WHAT TO WORK ON - Write out the material below again, unchanged.

SOURCE EXCERPT -
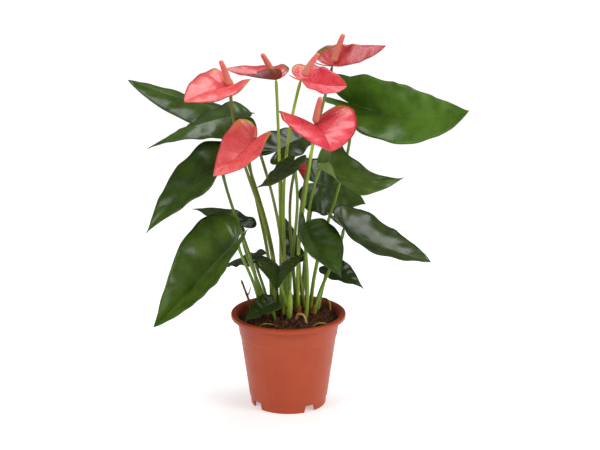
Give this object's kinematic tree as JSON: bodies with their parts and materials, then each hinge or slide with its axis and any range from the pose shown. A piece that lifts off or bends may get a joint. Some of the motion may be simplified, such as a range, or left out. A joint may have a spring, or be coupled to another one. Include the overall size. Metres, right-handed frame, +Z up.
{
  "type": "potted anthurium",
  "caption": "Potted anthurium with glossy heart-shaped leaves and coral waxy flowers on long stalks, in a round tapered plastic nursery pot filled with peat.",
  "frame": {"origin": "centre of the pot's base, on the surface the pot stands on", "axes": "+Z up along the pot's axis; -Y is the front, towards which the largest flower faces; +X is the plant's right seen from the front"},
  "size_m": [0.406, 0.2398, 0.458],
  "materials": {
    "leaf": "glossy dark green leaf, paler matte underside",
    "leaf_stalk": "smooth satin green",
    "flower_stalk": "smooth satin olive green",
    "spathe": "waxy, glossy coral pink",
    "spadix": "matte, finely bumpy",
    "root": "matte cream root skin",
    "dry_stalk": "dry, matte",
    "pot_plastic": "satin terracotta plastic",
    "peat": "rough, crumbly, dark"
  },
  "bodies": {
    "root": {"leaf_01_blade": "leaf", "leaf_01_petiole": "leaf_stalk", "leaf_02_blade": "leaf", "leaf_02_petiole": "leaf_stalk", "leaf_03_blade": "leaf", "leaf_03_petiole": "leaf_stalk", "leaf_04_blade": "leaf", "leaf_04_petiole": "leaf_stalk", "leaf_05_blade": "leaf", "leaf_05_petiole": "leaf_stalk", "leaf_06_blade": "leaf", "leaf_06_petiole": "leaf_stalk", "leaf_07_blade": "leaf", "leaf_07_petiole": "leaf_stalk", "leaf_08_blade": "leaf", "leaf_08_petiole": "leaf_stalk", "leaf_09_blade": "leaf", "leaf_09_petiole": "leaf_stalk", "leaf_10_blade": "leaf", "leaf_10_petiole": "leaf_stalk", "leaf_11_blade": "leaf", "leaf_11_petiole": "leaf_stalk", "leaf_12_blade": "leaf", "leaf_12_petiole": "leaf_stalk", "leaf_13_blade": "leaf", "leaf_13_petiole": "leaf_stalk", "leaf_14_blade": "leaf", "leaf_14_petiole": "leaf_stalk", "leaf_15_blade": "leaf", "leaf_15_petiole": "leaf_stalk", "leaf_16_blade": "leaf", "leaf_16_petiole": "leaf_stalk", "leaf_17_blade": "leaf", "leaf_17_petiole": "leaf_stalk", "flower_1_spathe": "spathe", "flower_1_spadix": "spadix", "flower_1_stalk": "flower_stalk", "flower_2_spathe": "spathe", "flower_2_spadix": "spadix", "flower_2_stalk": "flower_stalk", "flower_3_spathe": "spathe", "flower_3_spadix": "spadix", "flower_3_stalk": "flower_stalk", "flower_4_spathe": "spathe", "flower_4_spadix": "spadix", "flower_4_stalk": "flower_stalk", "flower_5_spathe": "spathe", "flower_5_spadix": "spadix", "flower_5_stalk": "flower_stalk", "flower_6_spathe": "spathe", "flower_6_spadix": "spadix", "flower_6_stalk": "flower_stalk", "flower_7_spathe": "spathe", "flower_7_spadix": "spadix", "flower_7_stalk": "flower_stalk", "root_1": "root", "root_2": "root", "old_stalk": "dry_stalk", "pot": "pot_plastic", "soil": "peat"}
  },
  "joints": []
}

CORRECT OUTPUT -
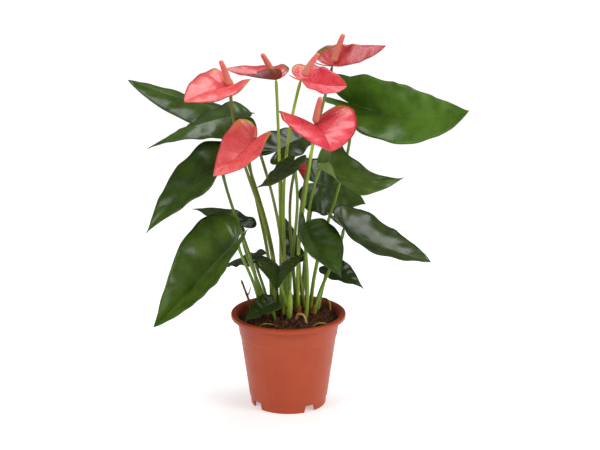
Give this object's kinematic tree as JSON: bodies with their parts and materials, then each hinge or slide with its axis and any range from the pose shown. A piece that lifts off or bends may get a joint. Some of the motion may be simplified, such as a range, or left out. A joint may have a spring, or be coupled to another one. Include the overall size. Metres, right-handed frame, +Z up.
{
  "type": "potted anthurium",
  "caption": "Potted anthurium with glossy heart-shaped leaves and coral waxy flowers on long stalks, in a round tapered plastic nursery pot filled with peat.",
  "frame": {"origin": "centre of the pot's base, on the surface the pot stands on", "axes": "+Z up along the pot's axis; -Y is the front, towards which the largest flower faces; +X is the plant's right seen from the front"},
  "size_m": [0.406, 0.2398, 0.458],
  "materials": {
    "leaf": "glossy dark green leaf, paler matte underside",
    "leaf_stalk": "smooth satin green",
    "flower_stalk": "smooth satin olive green",
    "spathe": "waxy, glossy coral pink",
    "spadix": "matte, finely bumpy",
    "root": "matte cream root skin",
    "dry_stalk": "dry, matte",
    "pot_plastic": "satin terracotta plastic",
    "peat": "rough, crumbly, dark"
  },
  "bodies": {
    "root": {"leaf_01_blade": "leaf", "leaf_01_petiole": "leaf_stalk", "leaf_02_blade": "leaf", "leaf_02_petiole": "leaf_stalk", "leaf_03_blade": "leaf", "leaf_03_petiole": "leaf_stalk", "leaf_04_blade": "leaf", "leaf_04_petiole": "leaf_stalk", "leaf_05_blade": "leaf", "leaf_05_petiole": "leaf_stalk", "leaf_06_blade": "leaf", "leaf_06_petiole": "leaf_stalk", "leaf_07_blade": "leaf", "leaf_07_petiole": "leaf_stalk", "leaf_08_blade": "leaf", "leaf_08_petiole": "leaf_stalk", "leaf_09_blade": "leaf", "leaf_09_petiole": "leaf_stalk", "leaf_10_blade": "leaf", "leaf_10_petiole": "leaf_stalk", "leaf_11_blade": "leaf", "leaf_11_petiole": "leaf_stalk", "leaf_12_blade": "leaf", "leaf_12_petiole": "leaf_stalk", "leaf_13_blade": "leaf", "leaf_13_petiole": "leaf_stalk", "leaf_14_blade": "leaf", "leaf_14_petiole": "leaf_stalk", "leaf_15_blade": "leaf", "leaf_15_petiole": "leaf_stalk", "leaf_16_blade": "leaf", "leaf_16_petiole": "leaf_stalk", "leaf_17_blade": "leaf", "leaf_17_petiole": "leaf_stalk", "flower_1_spathe": "spathe", "flower_1_spadix": "spadix", "flower_1_stalk": "flower_stalk", "flower_2_spathe": "spathe", "flower_2_spadix": "spadix", "flower_2_stalk": "flower_stalk", "flower_3_spathe": "spathe", "flower_3_spadix": "spadix", "flower_3_stalk": "flower_stalk", "flower_4_spathe": "spathe", "flower_4_spadix": "spadix", "flower_4_stalk": "flower_stalk", "flower_5_spathe": "spathe", "flower_5_spadix": "spadix", "flower_5_stalk": "flower_stalk", "flower_6_spathe": "spathe", "flower_6_spadix": "spadix", "flower_6_stalk": "flower_stalk", "flower_7_spathe": "spathe", "flower_7_spadix": "spadix", "flower_7_stalk": "flower_stalk", "root_1": "root", "root_2": "root", "old_stalk": "dry_stalk", "pot": "pot_plastic", "soil": "peat"}
  },
  "joints": []
}